Jusqu’à un certain point, l’appréciation de la monnaie unique permet paradoxalement d’amortir le choc de la flambée des coûts énergétiques en zone euro.

“Les effets de la hausse du pétrole sont partiellement compensés par l’appréciation de l’euro, puisque l’on achète nos matières premières en dollars”, souligne Nicolas Bouzou, économiste du cabinet Astérès.

Mais cette protection reste “très partielle”, tempère-t-il, et la tendance générale des tarifs de l’énergie depuis plusieurs années reste très nettement orientée à la hausse.

Surtout, les exportateurs européens sont de plus en plus pénalisés car leurs produits se vendent moins bien que ceux venus de la zone dollar sur les marchés mondiaux.

La France, davantage touchée que l’Allemagne car moins compétitive, tire la sonnette d’alarme depuis plusieurs mois.

Cela “pose problème pour le commerce extérieur (…) pèse sur les déficits, pèse sur la croissance”, a déclaré le ministre français du Budget Eric Woerth. Une mauvaise nouvelle pour Nicolas Sarkozy qui escomptait un “choc de confiance” dans le pays après son élection pour relancer l’économie.

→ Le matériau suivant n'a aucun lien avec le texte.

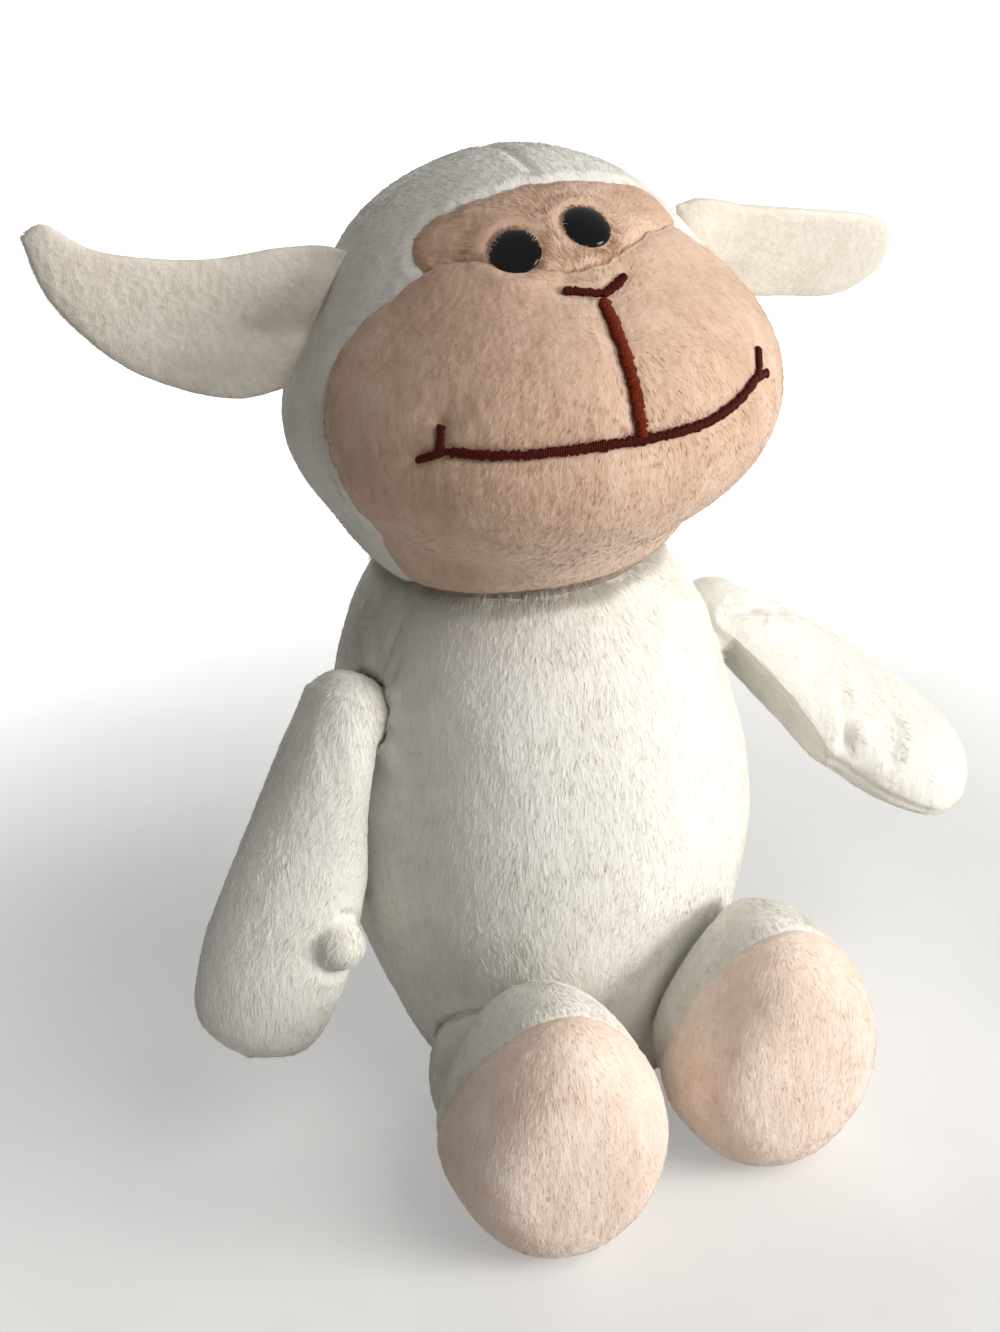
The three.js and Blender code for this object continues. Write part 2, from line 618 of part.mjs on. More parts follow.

La Commission européenne a abaissé cette semaine de 2,4% à 1,9% sa prévision de croissance 2007 pour la France, alors qu’elle ne l’a que marginalement rectifiée pour l’ensemble des treize pays de la zone euro, de 2,6% à 2,5%, après 2,7% en 2006.

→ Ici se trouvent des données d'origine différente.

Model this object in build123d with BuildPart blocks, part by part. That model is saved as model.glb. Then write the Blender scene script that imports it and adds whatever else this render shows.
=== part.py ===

Même en Allemagne, championne mondiale des exportations grâce à la vigueur retrouvée de son industrie restructurée, l’inquiétude grandit.

Un des principaux conseillers économiques du gouvernement, Peter Bofinger, appelle les pays européens à intervenir sur les marchés des changes pour stopper l’envolée de l’euro, dans le Berliner Zeitung paru jeudi.

“Le gouvernement allemand devrait soutenir le président français Nicolas Sarkozy, qui s’est déjà exprimé en faveur d’interventions”, dit-il. “Dans cette situation, tout ce qui est un inconvénient pour les exportations constitue un problème (pour l’Allemagne, ndlr), et un euro qui continue de monter en fait partie”.

Euro fort et pétrole cher, s’ajoutant au contrecoup de la crise financière de l’été, devraient figurer en bonne place dans les discussions qu’auront les ministres européens de l’Economie vendredi et samedi à Porto.

Avec une inquiétude en tête: la reprise économique en Europe risque-t-elle de s’achever avant d’avoir vraiment commencé?

“On pouvait supporter une appréciation de l’euro tant qu’on était assis sur une croissance de la demande internationale très vigoureuse”, souligne Véronique Riches Flores, économiste de la Société générale. “Dès lors qu’on a ralentissement de la demande et appréciation du taux de change, c’est la pire des configurations”.

Dans le quotidien belge L’Echo, Guy Quaden, gouverneur de la Banque nationale belge, estime que la croissance des pays émergents, Chine en tête, pourrait bien constituer la “meilleure chance” de l’économie européenne, “un paradoxe pour des pays perçus jusqu’à peu comme une menace pour nos emplois”.